[Supplied data]
** BEGIN **

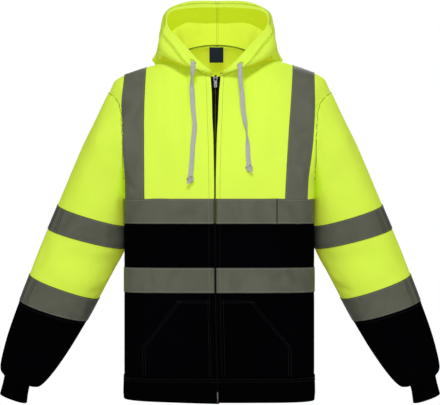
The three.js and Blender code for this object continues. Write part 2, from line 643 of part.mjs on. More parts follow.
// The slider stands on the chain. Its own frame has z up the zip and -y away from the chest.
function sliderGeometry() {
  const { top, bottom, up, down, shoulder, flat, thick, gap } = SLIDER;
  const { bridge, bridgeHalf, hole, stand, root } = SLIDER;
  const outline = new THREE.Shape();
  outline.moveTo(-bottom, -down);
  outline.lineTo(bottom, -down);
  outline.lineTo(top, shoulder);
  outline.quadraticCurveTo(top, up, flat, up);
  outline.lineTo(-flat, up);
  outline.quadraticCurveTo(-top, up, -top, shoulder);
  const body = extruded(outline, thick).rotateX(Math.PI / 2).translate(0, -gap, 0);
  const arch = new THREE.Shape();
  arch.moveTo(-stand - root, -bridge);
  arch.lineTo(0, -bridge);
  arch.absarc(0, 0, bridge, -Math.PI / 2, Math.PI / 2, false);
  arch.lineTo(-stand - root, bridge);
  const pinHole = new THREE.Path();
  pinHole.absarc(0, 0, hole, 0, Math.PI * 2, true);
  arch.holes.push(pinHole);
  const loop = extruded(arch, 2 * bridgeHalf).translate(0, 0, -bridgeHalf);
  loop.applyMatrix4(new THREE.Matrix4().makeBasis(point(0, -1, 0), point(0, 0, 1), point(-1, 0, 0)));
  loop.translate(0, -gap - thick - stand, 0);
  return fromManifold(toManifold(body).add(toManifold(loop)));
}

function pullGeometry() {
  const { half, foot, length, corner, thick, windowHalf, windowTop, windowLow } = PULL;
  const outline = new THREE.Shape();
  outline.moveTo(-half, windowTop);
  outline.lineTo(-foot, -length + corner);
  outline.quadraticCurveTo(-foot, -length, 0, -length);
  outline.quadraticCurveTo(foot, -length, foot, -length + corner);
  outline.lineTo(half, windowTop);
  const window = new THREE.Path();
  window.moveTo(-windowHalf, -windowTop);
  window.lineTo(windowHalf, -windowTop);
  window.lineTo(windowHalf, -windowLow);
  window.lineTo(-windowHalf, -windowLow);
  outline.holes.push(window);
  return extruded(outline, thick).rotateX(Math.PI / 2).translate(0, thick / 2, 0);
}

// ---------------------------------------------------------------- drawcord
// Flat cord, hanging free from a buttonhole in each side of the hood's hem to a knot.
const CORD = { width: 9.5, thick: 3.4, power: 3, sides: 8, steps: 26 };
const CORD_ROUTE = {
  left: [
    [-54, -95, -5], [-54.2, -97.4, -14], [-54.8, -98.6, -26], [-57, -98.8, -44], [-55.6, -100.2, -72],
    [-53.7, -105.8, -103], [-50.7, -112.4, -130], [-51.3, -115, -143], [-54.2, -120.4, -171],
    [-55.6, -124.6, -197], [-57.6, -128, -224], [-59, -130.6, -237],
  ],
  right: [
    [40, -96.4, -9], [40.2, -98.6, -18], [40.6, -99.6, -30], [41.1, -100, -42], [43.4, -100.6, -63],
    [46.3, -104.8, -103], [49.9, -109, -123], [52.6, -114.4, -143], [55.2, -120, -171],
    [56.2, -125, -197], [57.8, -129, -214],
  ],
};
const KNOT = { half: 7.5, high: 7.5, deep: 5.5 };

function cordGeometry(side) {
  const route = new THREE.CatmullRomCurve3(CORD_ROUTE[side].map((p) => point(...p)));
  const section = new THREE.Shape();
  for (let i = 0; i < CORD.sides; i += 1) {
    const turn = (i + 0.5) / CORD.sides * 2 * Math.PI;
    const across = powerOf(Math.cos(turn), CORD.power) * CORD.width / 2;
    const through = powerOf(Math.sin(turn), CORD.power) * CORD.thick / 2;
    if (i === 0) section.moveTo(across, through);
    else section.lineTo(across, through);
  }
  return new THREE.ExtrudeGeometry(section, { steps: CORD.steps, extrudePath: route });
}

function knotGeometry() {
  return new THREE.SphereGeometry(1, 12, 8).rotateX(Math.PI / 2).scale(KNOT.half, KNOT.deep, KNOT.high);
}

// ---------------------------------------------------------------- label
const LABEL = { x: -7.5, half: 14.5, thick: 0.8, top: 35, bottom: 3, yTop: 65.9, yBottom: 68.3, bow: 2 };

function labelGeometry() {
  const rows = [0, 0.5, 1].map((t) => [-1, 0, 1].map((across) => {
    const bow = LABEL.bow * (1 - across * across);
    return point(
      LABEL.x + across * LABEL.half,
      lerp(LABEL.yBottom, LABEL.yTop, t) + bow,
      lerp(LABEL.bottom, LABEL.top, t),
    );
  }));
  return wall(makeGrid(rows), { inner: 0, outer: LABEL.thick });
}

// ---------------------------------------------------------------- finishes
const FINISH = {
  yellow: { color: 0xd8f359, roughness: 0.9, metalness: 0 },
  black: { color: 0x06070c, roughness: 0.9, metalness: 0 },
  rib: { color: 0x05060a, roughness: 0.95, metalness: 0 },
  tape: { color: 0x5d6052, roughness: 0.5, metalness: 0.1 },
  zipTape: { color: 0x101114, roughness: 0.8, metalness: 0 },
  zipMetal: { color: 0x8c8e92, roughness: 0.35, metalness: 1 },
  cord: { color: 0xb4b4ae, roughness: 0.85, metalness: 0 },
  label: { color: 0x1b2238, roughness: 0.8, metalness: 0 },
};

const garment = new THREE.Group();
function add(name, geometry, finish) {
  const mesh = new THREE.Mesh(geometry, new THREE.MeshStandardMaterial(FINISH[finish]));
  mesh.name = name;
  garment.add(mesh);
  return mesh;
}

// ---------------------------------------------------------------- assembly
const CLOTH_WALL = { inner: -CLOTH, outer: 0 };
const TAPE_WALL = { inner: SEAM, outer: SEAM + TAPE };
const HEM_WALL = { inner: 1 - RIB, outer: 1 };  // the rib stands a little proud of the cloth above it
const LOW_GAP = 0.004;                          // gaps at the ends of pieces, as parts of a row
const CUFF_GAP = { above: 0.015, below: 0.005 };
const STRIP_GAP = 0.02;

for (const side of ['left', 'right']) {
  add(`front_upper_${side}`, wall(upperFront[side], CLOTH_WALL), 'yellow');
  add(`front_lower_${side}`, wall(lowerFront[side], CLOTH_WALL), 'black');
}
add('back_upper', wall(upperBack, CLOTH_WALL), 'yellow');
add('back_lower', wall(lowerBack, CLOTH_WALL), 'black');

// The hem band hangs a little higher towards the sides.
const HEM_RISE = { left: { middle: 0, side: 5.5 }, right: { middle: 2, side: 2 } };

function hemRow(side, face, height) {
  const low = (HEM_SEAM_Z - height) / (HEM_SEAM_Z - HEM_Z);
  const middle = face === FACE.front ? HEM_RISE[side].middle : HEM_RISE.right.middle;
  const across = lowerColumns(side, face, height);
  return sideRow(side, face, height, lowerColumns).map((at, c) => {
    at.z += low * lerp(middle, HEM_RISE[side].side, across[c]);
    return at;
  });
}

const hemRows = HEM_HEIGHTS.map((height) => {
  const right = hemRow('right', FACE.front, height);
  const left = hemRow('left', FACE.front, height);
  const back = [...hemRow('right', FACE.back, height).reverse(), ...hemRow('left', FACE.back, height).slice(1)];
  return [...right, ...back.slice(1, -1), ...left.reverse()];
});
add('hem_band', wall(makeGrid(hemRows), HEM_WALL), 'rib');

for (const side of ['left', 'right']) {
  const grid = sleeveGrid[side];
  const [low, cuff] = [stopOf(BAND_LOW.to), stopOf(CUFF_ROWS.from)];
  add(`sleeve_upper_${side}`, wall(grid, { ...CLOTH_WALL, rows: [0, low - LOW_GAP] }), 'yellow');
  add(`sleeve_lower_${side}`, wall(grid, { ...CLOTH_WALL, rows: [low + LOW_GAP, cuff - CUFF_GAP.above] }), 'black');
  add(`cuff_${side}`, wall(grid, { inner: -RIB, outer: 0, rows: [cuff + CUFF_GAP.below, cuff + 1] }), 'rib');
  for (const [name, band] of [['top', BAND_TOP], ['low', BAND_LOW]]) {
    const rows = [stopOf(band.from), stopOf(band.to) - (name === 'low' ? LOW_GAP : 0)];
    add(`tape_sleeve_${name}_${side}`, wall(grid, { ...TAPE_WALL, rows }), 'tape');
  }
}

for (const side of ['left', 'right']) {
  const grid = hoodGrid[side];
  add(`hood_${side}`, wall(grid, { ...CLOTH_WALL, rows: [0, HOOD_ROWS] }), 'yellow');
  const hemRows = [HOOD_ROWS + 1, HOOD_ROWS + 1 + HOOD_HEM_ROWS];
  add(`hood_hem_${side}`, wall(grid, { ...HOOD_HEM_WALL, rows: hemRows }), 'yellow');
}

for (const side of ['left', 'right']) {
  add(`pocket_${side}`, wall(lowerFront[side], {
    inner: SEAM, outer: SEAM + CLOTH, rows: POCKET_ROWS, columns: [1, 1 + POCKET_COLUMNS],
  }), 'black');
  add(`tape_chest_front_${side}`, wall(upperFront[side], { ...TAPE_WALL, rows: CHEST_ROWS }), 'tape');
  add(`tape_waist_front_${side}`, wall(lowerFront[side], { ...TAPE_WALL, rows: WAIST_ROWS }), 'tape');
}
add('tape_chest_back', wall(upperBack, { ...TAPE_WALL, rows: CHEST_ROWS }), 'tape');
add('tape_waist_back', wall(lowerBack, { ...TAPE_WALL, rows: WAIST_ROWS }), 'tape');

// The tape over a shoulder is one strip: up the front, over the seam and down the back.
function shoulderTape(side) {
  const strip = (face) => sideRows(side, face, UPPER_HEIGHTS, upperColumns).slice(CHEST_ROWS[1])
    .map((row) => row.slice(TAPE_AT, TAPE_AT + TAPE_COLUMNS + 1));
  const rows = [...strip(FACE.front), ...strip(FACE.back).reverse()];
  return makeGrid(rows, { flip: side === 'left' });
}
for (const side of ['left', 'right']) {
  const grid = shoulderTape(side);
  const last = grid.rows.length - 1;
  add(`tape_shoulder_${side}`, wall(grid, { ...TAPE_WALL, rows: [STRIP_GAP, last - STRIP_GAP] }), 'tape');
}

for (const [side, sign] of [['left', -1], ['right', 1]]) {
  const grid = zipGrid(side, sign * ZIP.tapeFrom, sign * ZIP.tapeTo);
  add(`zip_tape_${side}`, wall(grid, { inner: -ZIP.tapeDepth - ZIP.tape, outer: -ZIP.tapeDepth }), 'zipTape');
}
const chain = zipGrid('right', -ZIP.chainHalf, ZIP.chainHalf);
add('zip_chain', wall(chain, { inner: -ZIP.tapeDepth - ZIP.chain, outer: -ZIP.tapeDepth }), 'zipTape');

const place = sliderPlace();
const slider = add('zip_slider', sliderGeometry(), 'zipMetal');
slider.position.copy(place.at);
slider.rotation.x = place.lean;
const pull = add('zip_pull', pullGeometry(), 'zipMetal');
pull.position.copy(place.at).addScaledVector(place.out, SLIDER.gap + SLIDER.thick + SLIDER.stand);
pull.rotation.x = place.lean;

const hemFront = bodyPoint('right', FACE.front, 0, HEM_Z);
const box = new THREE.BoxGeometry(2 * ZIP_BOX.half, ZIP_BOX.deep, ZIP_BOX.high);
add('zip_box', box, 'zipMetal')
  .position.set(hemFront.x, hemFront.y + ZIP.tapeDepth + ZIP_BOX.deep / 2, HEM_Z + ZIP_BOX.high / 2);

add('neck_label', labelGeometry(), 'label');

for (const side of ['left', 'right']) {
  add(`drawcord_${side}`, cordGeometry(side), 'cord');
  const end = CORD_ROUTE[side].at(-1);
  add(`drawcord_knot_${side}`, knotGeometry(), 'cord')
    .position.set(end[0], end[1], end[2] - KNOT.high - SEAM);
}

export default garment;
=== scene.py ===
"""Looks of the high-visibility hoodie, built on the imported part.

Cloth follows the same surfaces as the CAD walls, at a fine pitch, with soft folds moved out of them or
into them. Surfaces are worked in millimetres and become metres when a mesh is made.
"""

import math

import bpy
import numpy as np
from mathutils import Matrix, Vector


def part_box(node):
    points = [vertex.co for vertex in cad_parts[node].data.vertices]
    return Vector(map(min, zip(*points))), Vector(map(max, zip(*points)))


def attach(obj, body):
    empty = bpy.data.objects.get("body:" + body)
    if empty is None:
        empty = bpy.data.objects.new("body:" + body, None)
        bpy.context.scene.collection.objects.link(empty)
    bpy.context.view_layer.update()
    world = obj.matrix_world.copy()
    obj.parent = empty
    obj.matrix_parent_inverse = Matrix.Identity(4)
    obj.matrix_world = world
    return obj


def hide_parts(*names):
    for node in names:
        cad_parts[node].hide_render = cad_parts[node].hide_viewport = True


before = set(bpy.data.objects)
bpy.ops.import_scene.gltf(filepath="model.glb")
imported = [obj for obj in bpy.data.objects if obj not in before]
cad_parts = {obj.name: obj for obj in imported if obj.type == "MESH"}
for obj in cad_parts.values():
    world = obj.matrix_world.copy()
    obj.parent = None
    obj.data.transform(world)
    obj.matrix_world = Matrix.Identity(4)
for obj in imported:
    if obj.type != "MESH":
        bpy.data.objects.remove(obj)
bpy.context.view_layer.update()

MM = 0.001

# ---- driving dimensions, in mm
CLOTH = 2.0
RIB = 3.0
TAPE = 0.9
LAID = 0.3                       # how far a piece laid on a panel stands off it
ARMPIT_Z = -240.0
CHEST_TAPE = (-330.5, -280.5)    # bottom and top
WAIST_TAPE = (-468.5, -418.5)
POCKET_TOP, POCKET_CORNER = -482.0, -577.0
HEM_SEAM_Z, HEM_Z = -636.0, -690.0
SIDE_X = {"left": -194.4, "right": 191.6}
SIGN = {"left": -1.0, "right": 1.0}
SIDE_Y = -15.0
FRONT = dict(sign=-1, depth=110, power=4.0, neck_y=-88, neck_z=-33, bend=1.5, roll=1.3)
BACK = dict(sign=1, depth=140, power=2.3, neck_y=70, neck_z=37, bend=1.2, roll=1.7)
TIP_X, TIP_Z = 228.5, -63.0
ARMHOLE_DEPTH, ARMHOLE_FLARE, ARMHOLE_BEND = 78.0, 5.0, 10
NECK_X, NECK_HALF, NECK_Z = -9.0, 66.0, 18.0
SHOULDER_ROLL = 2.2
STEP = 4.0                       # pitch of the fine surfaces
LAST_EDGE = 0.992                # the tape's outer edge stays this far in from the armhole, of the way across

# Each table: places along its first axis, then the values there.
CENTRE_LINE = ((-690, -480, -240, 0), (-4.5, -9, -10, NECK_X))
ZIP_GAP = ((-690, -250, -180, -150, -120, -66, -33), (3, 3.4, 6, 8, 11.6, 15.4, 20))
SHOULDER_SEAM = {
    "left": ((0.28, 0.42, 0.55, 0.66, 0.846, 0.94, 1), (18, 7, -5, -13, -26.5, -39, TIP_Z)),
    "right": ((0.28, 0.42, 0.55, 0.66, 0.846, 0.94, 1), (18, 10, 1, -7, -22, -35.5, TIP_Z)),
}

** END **

[Task directions] The line with "const place = sliderPlace();" marks the start and the line with "before = set(bpy.data.objects)" marks the end; transcribe every line in that stretch, unchanged.

[Full solution]
const place = sliderPlace();
const slider = add('zip_slider', sliderGeometry(), 'zipMetal');
slider.position.copy(place.at);
slider.rotation.x = place.lean;
const pull = add('zip_pull', pullGeometry(), 'zipMetal');
pull.position.copy(place.at).addScaledVector(place.out, SLIDER.gap + SLIDER.thick + SLIDER.stand);
pull.rotation.x = place.lean;

const hemFront = bodyPoint('right', FACE.front, 0, HEM_Z);
const box = new THREE.BoxGeometry(2 * ZIP_BOX.half, ZIP_BOX.deep, ZIP_BOX.high);
add('zip_box', box, 'zipMetal')
  .position.set(hemFront.x, hemFront.y + ZIP.tapeDepth + ZIP_BOX.deep / 2, HEM_Z + ZIP_BOX.high / 2);

add('neck_label', labelGeometry(), 'label');

for (const side of ['left', 'right']) {
  add(`drawcord_${side}`, cordGeometry(side), 'cord');
  const end = CORD_ROUTE[side].at(-1);
  add(`drawcord_knot_${side}`, knotGeometry(), 'cord')
    .position.set(end[0], end[1], end[2] - KNOT.high - SEAM);
}

export default garment;
=== scene.py ===
"""Looks of the high-visibility hoodie, built on the imported part.

Cloth follows the same surfaces as the CAD walls, at a fine pitch, with soft folds moved out of them or
into them. Surfaces are worked in millimetres and become metres when a mesh is made.
"""

import math

import bpy
import numpy as np
from mathutils import Matrix, Vector


def part_box(node):
    points = [vertex.co for vertex in cad_parts[node].data.vertices]
    return Vector(map(min, zip(*points))), Vector(map(max, zip(*points)))


def attach(obj, body):
    empty = bpy.data.objects.get("body:" + body)
    if empty is None:
        empty = bpy.data.objects.new("body:" + body, None)
        bpy.context.scene.collection.objects.link(empty)
    bpy.context.view_layer.update()
    world = obj.matrix_world.copy()
    obj.parent = empty
    obj.matrix_parent_inverse = Matrix.Identity(4)
    obj.matrix_world = world
    return obj


def hide_parts(*names):
    for node in names:
        cad_parts[node].hide_render = cad_parts[node].hide_viewport = True


before = set(bpy.data.objects)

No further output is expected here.